Stuart Evers is a British novelist, short story writer and critic, born in Macclesfield, Cheshire in 1976. He was brought up in Congleton, Cheshire.

In late 2017, Evers was announced as the joint winner of the 2018 Eccles British Library Writer's Award - one of Europe's richest prizes for a work in progress.

==Fiction==
His short fiction has appeared in Prospect (Underground), and on Granta (This is Not a Test), The Sunday Times (What's in Swindon?) and The White Review (Somnoproxy) online, as well as in three editions of The Best British Short Stories. His story Our Italics was read by Anton Lesser on Radio 4 in 2016. He has also contributed to two Comma Press anthologies - Beta Life and Protest - and Eight Ghosts, a collection of ghost stories commissioned by English Heritage.

===Ten Stories About Smoking===
Evers published his first book, Ten Stories About Smoking, (Picador) in 2011, which won The London Book Award.

===If This Is Home===
His debut novel, If This Is Home , appeared in July 2012. The novel is set in Cheshire and Las Vegas.
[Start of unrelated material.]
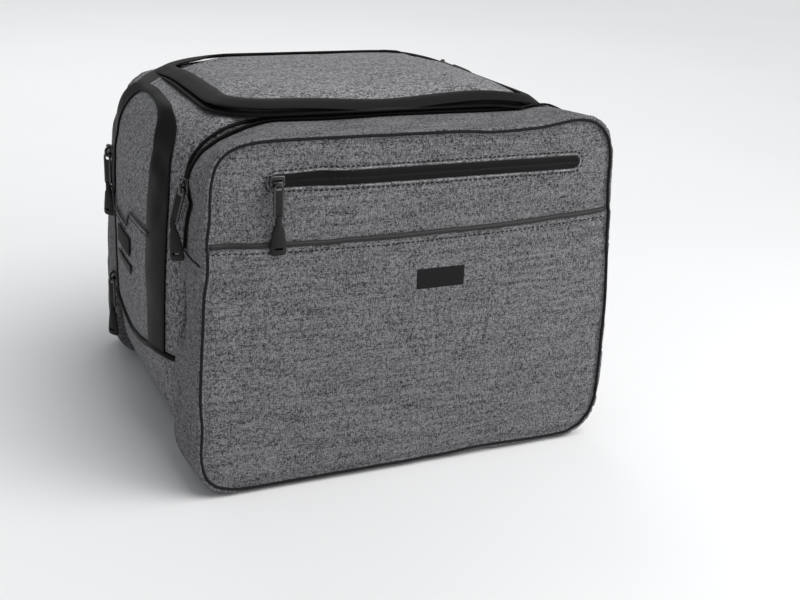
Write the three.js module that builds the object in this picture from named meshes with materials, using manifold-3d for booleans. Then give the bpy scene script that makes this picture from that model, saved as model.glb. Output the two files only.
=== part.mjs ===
// A zipped trunk bag with a side pocket on each long side, in heather canvas with black coated zips.
// Millimetres, +Z up, the bag's length along X, the near side pocket towards -Y.
// The origin is on the floor below the middle of the bag, which stands on its two side pockets.
import * as THREE from "three";
import Module from "manifold-3d";
import { mergeVertices } from "three/addons/utils/BufferGeometryUtils.js";

const wasm = await Module();
wasm.setup();

// Driving sizes
const TRUNK_LENGTH = 310; // end face to end face, where it is longest
const TRUNK_WIDTH = 188; // between the two side pockets
const TRUNK_CORNER = 24; // radius of the trunk's upright corners
const BASE_LIFT = 18; // the trunk's base above the pockets' feet
const POCKET_LENGTH = 300; // along the foot of the front seam
const POCKET_HEIGHT = 238; // floor to the top of the front seam
const POCKET_DEPTH = 46; // trunk side to front seam
const TOP_RISE = 3; // trunk top above the front seam's top
const FRONT_TOP_RADIUS = 24; // front seam's upper corners
const REAR_TOP_RADIUS = 44; // the same corners where the pocket meets the trunk
const FOOT_RADIUS = 24; // the pocket's lower corners
const FOOT_ROLL = 2.5; // how far the foot's two edges roll up
const FLAT_FOOT = 0.4; // share of the pocket's depth where its foot is flat
const CANVAS = 2.4; // padded canvas wall
const LAYER = 1.6; // a single layer of canvas or tape sewn on
const GAP = 0.3; // clearance between two pieces that touch
const SEWN = 0.7; // clearance under a piece sewn on to a curved face
const END_BULGE = 4; // how far an end face swells in its middle
const PANEL_CROWN = 3.5; // how far a front panel swells in its middle

// Lid
const LID_LENGTH = 226;
const LID_WIDTH = 180;
const LID_CORNER = 27;
const LID_EDGE = 5; // height of the lid's side
const LID_CROWN = 4.5; // rise of its middle above that side
const MOUTH_LEDGE = 8; // ring of the trunk's top that the lid lies on
const TAPE_REACH = 11; // zip tape, out from the lid's side
const FLAP_REACH = 7; // storm flap, out from the lid's side
const FLAP_LAP = 4; // storm flap, in over the lid

// Seam round the trunk's foot, above which the end panels start
const SEAM_HEIGHT = 47; // above the trunk's base, in the middle of an end
const SEAM_RISE = 12; // more than that at the upright corners
const PIPING = 2.6;

// Zip round each end panel
const ARCH_HALF_WIDTH = 75; // middle of the bag to the middle of the tape
const ARCH_DROP = 9; // top of the trunk to the middle of the tape
const ARCH_RADIUS = 46;
const ARCH_TAPE = 12.5;

// Patch pocket on the left end
const PATCH_HALF_WIDTH = 64;
const PATCH_DROP = 92; // its upper edge below the trunk's top
const NOTCH_DEPTH = 9;
const NOTCH_HALF_WIDTH = 20;
const END_LABEL = { width: 40, height: 13, drop: 105 };
const LIGHT_LOOP = { width: 44, height: 8, drop: 121 };

// Front of a side pocket
const POCKET_LINE_DROP = 68; // the lower panel's upper edge below the front seam's top
const POCKET_LINE_SAG = 3.5; // how far that edge hangs between its two ends
const POCKET_LINE_TILT = 1.4; // how far its right end lies above the middle for that
const LINE_PIPING = 3.8;
const WINDOW = { left: -103, right: 115.5, height: 9.6, drop: 26.8 };
const WINDOW_TAPE = 1; // thickness of its coated tape
const FRONT_LABEL = { left: -3.7, right: 31.2, height: 14, drop: 97.2 };
const GUSSET_TAPE = 7.5; // width of the zip tape round the pocket's top
const GUSSET_TAPE_INSET = 6; // its middle, forward of the trunk's side
const GUSSET_ZIP_DROP = 78; // its two ends below the front seam's top
const GUSSET_PULL_DROP = 33; // its slider below the front seam's top
const END_PULL_DROPS = { upper: 58, lower: 155 }; // the end zip's sliders below the trunk's top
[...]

===Your Father Sends His Love===
A further collection of stories, Your Father Sends His Love was published in 2015 and was shortlisted for the 2016 Edge Hill Short Story Prize.

=== The Blind Light ===
Published in 2020, The Blind Light was Evers' first novel for eight years. The Blind Light "moves from the Fifties through to the present day, taking in the global and local events that will shape and define them all. From the Cuban Missile Crisis to the War on Terror, from the Dagenham strikes to Foot and Mouth, from Skiffle to Rave, we see a family come together, driven apart, fracture and reform – as the pressure of the past is brought, sometimes violently, to bear on the present." The Blind Light was shortlisted for the RSL Encore Award in 2021.

==Journalism==
Evers reviews books regularly for a variety of publications, including The Guardian, The Independent, New Statesman, The Spectator and The Observer. His essay on Sherwood Anderson appeared in Morphologies and he has written long pieces on James Salter and David Peace for The Quietus.

==Music==
In 2015, Evers collaborated with the band Daughter, using his three short stories, Dress, Windows, and 5,040, as basis for the music videos of songs "Doing the Right Thing", "Numbers", and "How" respectively. These videos were released ahead of the English band's release of their second album Not to Disappear in 2016. All three stories used in this collaboration included no dialogue in accordance with the inability of a music video to express dialogue. He has also read with musical accompaniment from Fighting Kites.